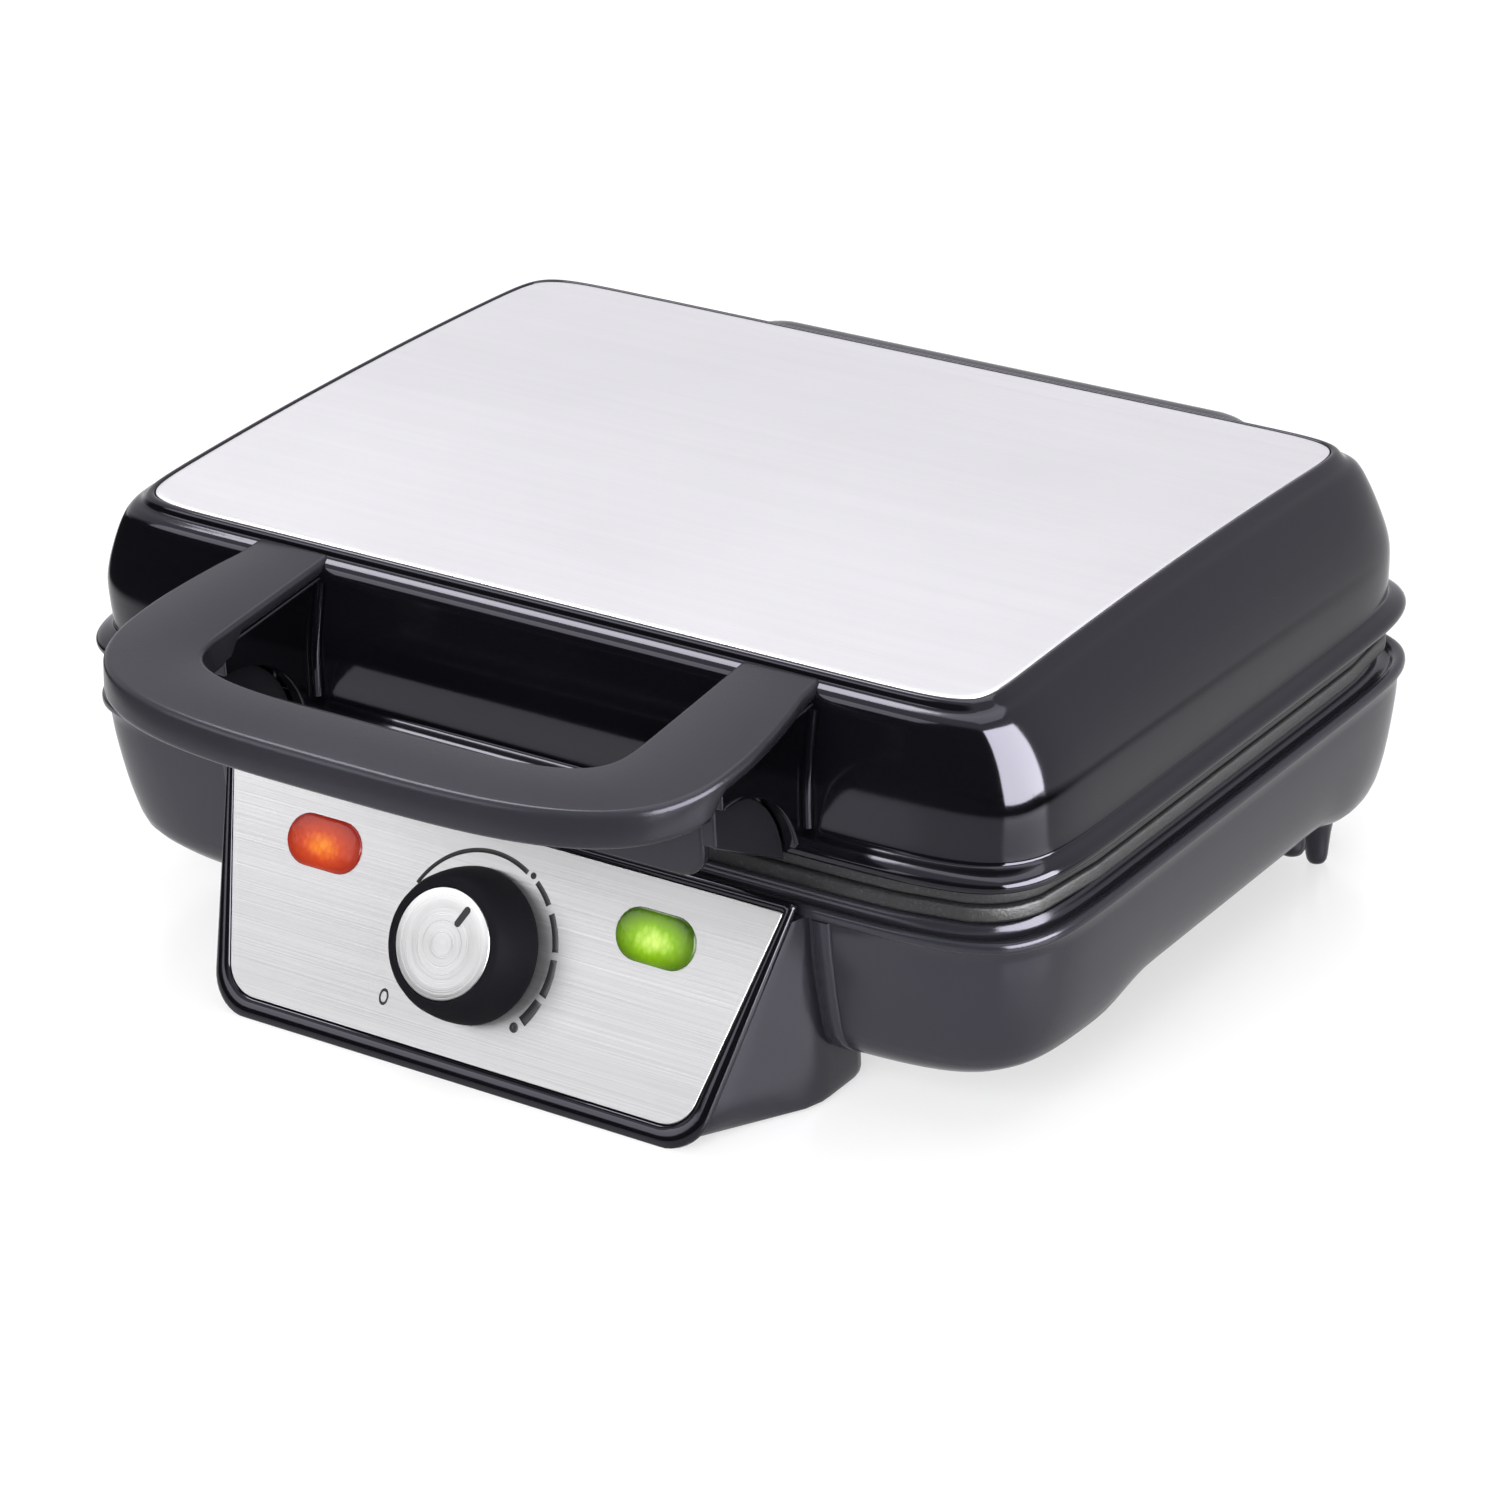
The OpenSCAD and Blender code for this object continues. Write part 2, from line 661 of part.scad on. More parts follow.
module hinge_arms() {
    color([0.65, 0.65, 0.66]) placed() both_sides() translate([hinge_x - knuckle_w / 2, 0, 0]) difference() {
        union() {
            translate([0, hinge_y, hinge_z]) rod_x(knuckle_r, 0, knuckle_w);
            translate([0, 0, 0]) rotate([90, 0, 90]) linear_extrude(knuckle_w) polygon([
                [hinge_y - 3.5, hinge_z + 2], [hinge_y + 4, hinge_z + 2], [hinge_y + 4, lid_rim_z + 14],
                [hinge_y - 1, lid_rim_z + 19], [rim_b - 9, lid_rim_z + 19], [rim_b - 9, lid_rim_z + 6],
                [hinge_y - 3.5, lid_rim_z + 5]]);
        }
        translate([0, hinge_y, hinge_z]) rod_x(pin_r + pin_clear, -1, knuckle_w + 1);
        translate([-hinge_x, 0, 0]) lid_form(-0.05, -0.05);
    }
}

// The hinge cover's outer or inner form: a level top with rounded rear edges and ends
module cover_form(inset, z) {
    half = cover_half - inset;
    back = rear_y - inset;
    top = cover_z - inset;
    intersection() {
        translate([-half, 0, 0]) rotate([90, 0, 90]) linear_extrude(half * 2) {
            translate([rim_b - 9, z]) square([back - rim_b + 9, top - 7 - z]);
            translate([rim_b - 9, top - 7.1]) square([back - rim_b + 2, 7.1]);
            translate([back - 7, top - 7]) circle(r = 7);
        }
        translate([0, 0, z - 1]) linear_extrude(rim_a) polygon(concat([[-half, rim_b - 10], [half, rim_b - 10]],
            [for (t = [0 : 15 : 90]) [half - 8 + 8 * cos(t), back - 8 + 8 * sin(t)]],
            [for (t = [90 : 15 : 180]) [8 - half + 8 * cos(t), back - 8 + 8 * sin(t)]]));
    }
}

module hinge_cover() {
    section_z = lid_rim_z + bead_h + 0.4;
    color([0.13, 0.13, 0.14]) placed() difference() {
        cover_form(0, section_z);
        cover_form(wall, section_z - 2);
        lid_form(-0.05, -0.05);
    }
}

// ---------- lid ----------

// The lid's outer or inner form under the arched top: inset all round, with its top dropped
module lid_form(inset, drop) {
    h = top_z - lid_rim_z;
    intersection() {
        hull() {
            level(top_a + 1.2 - inset, top_b + 1.2 - inset, 20, top_z + top_arch);
            level(top_a + 2.5 - inset, top_b + 3.5 - inset, 18, top_z - 1);
            level(top_a + 7 - inset, top_b + 5.5 - inset, 16, top_z - 5);
            for (p = [[0.66, 6.3, 7.2, 13], [0.45, 4.5, 6.1, 12], [0.24, 3.7, 5, 11], [0, 2.9, 3.8, 10]])
                level(rim_a - p[1] - inset, rim_b - p[2] - inset, p[3], lid_rim_z + h * p[0]);
        }
        translate([0, 0, arch_centre_z]) rod_x_fine(arch_radius - sheet_t - 0.05 - drop, -rim_a, rim_a);
    }
}

module rod_x_fine(r, x0, x1) { translate([x0, 0, 0]) rotate([0, 90, 0]) cylinder(r = r, h = x1 - x0, $fn = 720); }

// The webs under the handle's arms, with an arch cut in each
module webs() {
    both_sides() difference() {
        for (x = [web_in, web_out - web_t]) translate([x, bar_start_y, lid_rim_z])
            cube([web_t, -bar_start_y - rim_b + 8, top_z - lid_rim_z]);
        translate([0, arch_y, arch_z]) rod_x(arch_r, 0, rim_a);
        on_handle() translate([0, -60, -arm_t]) cube([rim_a, 90, 40]);
        on_handle() translate([0, bar_start_y - handle_root_y - 60, -band_t]) cube([rim_a, 60, 40]);
    }
}

module lid_housing() {
    color([0.03, 0.03, 0.035]) placed() difference() {
        union() {
            lid_form(0, 0);
            bead(lid_rim_z);
            webs();
        }
        difference() {
            lid_form(wall, wall);
            at_posts() translate([0, 0, part_z + reflector_drop + reflector_t]) cylinder(r = post_r, h = 30);
        }
        block(plate_a - 2.5, plate_b - 2.5, rim_square, lid_rim_z - 1, lid_rim_z + bead_h + 1);
        // the screws come down through the posts, with their heads under the steel top
        at_posts() {
            translate([0, 0, part_z]) cylinder(r = screw_r + 0.1, h = 60);
            translate([0, 0, lid_screw_z]) cylinder(r = screw_head_r + 0.3, h = 30);
        }
        // hole for the lid's lead
        translate([lead_x, rim_b - 14, lid_lead_z]) rotate([-90, 0, 0]) cylinder(r = lead_r + fit, h = 20);
    }
}

module steel_top() {
    color([0.82, 0.81, 0.81]) placed() intersection() {
        block(top_a, top_b, 20, top_z - 4, top_z + top_arch + 1);
        translate([0, 0, arch_centre_z]) difference() {
            rod_x_fine(arch_radius, -rim_a, rim_a);
            rod_x_fine(arch_radius - sheet_t, -rim_w, rim_w);
        }
    }
}

// Outline of the loop, or of its opening: straight arms and a rounded front
function loop_front(a, b, square, y) = [for (i = [0 : 24]) let (t = -180 * i / 24, c = cos(t), s = sin(t))
    [sign(c) * a * pow(abs(c), 2 / square), y - b * pow(abs(s), 2 / square)]];

module loop_outline() {
    reach = (handle_root_y - front_y) / cos(handle_tilt);
    difference() {
        polygon(concat([[-web_out, 5], [web_out, 5], [loop_half - 1.2, -22]],
            loop_front(loop_half, reach - 34, 3.2, -34), [[-loop_half + 1.2, -22]]));
        polygon(concat([[-opening_half, 6], [opening_half, 6]],
            loop_front(opening_half, reach - bar_d - 31, 4, -31)));
    }
}

module handle_loop() {
    color([0.14, 0.14, 0.15]) placed() difference() {
        on_handle() {
            translate([0, 0, -arm_t]) linear_extrude(arm_t) loop_outline();
            translate([0, 0, -band_t]) linear_extrude(band_t) intersection() {
                loop_outline();
                translate([-rim_a, -100 + bar_start_y - handle_root_y]) square([rim_w, 100]);
            }
        }
        lid_form(-0.05, -0.05);
    }
}

// The grip under the loop: a front wall between two cheeks that stand in the arches
module lower_grip() {
    half_x = web_out - web_t - 2.8;
    cheek_in = web_in + web_t + 0.4;
    cheek_w = web_out - web_t - 0.3 - cheek_in;
    wall_y = arch_y + 2.5;
    wall_z = arch_z + 5.5;
    corner = 6;
    color([0.15, 0.15, 0.16]) placed() difference() {
        union() {
            translate([0, wall_y, wall_z]) rotate([90, 0, 0]) linear_extrude(grip_t) {
                translate([-half_x, corner]) square([half_x * 2, grip_h - corner]);
                translate([-half_x + corner, 0]) square([(half_x - corner) * 2, corner]);
                both_sides() translate([half_x - corner, corner]) circle(r = corner);
            }
            both_sides() translate([cheek_in, 0, 0]) rotate([90, 0, 90]) linear_extrude(cheek_w)
                intersection() {
                    translate([arch_y, arch_z]) circle(r = arch_r + 0.5);
                    polygon([[wall_y, arch_z + 40], [wall_y, arch_z + 13], [wall_y + 25, arch_z - 1.6],
                        [wall_y + 40, arch_z - 1.6], [wall_y + 40, arch_z + 40]]);
                }
        }
        block(rim_a + 0.05, rim_b + 0.05, rim_square, lid_rim_z - 6, top_z);
    }
}

module lid_wiring() {
    color([0.85, 0.82, 0.75]) placed() {
        translate([0, hinge_y, hinge_z]) rod_x(lead_r, 0.2, lead_x);
        translate([lead_x, hinge_y, hinge_z]) sphere(r = lead_r);
        translate([lead_x, hinge_y, hinge_z]) cylinder(r = lead_r, h = lid_lead_z - hinge_z);
        translate([lead_x, hinge_y, lid_lead_z]) sphere(r = lead_r);
        translate([lead_x, rim_b - 14, lid_lead_z]) rotate([-90, 0, 0]) cylinder(r = lead_r, h = 14 + hinge_back);
    }
}

module lid_screws() {
    color([0.6, 0.6, 0.6]) placed() at_posts() translate([0, 0, lid_screw_z + 2]) mirror([0, 0, 1])
        screw(lid_screw_z - part_z - plate_drop - 2);
}

base_housing();
rear_legs();
control_box();
box_cover();
front_pads();
panel_bezel();
control_panel();
power_lens();
ready_lens();
neon_lamps();
lamp_holders();
thermostat();
thermostat_bracket();
capillary_bulb();
lower_plate();
lower_heater();
lower_reflector();
thermal_fuse();
terminal_block();
cord_gland();
base_wiring();
base_screws();
hinge_pins();
knob_shaft();
knob();
knob_cap();
lid_housing();
steel_top();
handle_loop();
lower_grip();
upper_plate();
upper_heater();
upper_reflector();
lid_wiring();
lid_screws();
hinge_arms();
hinge_cover();
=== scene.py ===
import json
import math

import bmesh
import bpy
from mathutils import Matrix, Vector


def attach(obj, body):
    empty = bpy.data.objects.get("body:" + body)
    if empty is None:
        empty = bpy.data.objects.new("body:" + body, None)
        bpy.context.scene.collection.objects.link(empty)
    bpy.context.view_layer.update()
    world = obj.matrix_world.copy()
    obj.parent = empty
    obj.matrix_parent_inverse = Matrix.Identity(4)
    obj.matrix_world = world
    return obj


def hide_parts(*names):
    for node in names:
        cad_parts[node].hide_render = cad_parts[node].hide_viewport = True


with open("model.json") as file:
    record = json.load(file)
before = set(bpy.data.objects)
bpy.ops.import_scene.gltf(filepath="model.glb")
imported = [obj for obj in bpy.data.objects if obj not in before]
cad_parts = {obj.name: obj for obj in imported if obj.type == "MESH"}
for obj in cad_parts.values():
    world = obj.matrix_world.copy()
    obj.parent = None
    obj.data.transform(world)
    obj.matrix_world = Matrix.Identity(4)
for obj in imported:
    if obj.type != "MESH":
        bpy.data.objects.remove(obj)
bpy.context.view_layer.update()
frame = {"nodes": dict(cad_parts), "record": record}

# ---------------------------------------------------------------- camera
# A long lens looks down on the front right corner of the waffle maker.
# The body's own middle lies BACK millimetres behind the origin, because the handle reaches further out
# than the hinge does.
BACK = 18.75


def at(x, y, z):
    """A point in metres from millimetres across, back from the body's middle, and up from the table."""
    return Vector((x, y + BACK, z)) / 1000


def unit(name, data):
    """A new object of the scene that holds the data."""
    thing = bpy.data.objects.new(name, data)
    bpy.context.scene.collection.objects.link(thing)
    return thing


def camera():
    azimuth, elevation, roll = (math.radians(d) for d in (35.68, 25.97, -2.74))
    backward = Vector((math.sin(azimuth) * math.cos(elevation),
                       -math.cos(azimuth) * math.cos(elevation), math.sin(elevation)))
    right = Vector((math.cos(azimuth), math.sin(azimuth), 0))
    up = backward.cross(right)
    across = right * math.cos(roll) + up * math.sin(roll)
    upright = up * math.cos(roll) - right * math.sin(roll)
    lens = bpy.data.cameras.new("camera")
    lens.sensor_fit = "HORIZONTAL"
    lens.sensor_width = 36
    lens.lens = 130.58
    lens.clip_start = 0.05
    lens.clip_end = 50
    eye = unit("camera", lens)
    eye.matrix_world = Matrix((across, upright, backward)).transposed().to_4x4()
    eye.location = (0.6597, -0.9016, 0.5803)
    bpy.context.scene.camera = eye


camera()
bpy.context.scene.view_settings.view_transform = "Standard"


# ---------------------------------------------------------------- finishes
# Each real surface is one finish: gloss or satin moulding, brushed sheet, cast coating and so on.
# A finish is a Principled shader whose colour, roughness and relief vary over the surface; Signal lets the
# sums between its nodes be written as expressions.
class Signal:
    """One socket of a finish, usable in sums."""

    def __init__(self, finish, socket):
        self.finish, self.socket = finish, socket

    def sum(self, operation, *values):
        return self.finish.node("ShaderNodeMath", {"operation": operation}, dict(enumerate(values)))

    def __add__(self, other):
        return self.sum("ADD", self, other)

    def __mul__(self, other):
        return self.sum("MULTIPLY", self, other)

    def __sub__(self, other):
        return self.sum("SUBTRACT", self, other)

    def __rsub__(self, other):
        return self.sum("SUBTRACT", other, self)

    __radd__ = __add__
    __rmul__ = __mul__

    def over(self, low, high):
        """0 below low, 1 above high, straight between."""
        return self.finish.node("ShaderNodeMapRange", {"clamp": True}, {0: self, 1: low, 2: high})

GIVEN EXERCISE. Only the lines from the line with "base_housing();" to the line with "obj.parent = empty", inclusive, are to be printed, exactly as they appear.

PROBLEM SOLUTION.
base_housing();
rear_legs();
control_box();
box_cover();
front_pads();
panel_bezel();
control_panel();
power_lens();
ready_lens();
neon_lamps();
lamp_holders();
thermostat();
thermostat_bracket();
capillary_bulb();
lower_plate();
lower_heater();
lower_reflector();
thermal_fuse();
terminal_block();
cord_gland();
base_wiring();
base_screws();
hinge_pins();
knob_shaft();
knob();
knob_cap();
lid_housing();
steel_top();
handle_loop();
lower_grip();
upper_plate();
upper_heater();
upper_reflector();
lid_wiring();
lid_screws();
hinge_arms();
hinge_cover();
=== scene.py ===
import json
import math

import bmesh
import bpy
from mathutils import Matrix, Vector


def attach(obj, body):
    empty = bpy.data.objects.get("body:" + body)
    if empty is None:
        empty = bpy.data.objects.new("body:" + body, None)
        bpy.context.scene.collection.objects.link(empty)
    bpy.context.view_layer.update()
    world = obj.matrix_world.copy()
    obj.parent = empty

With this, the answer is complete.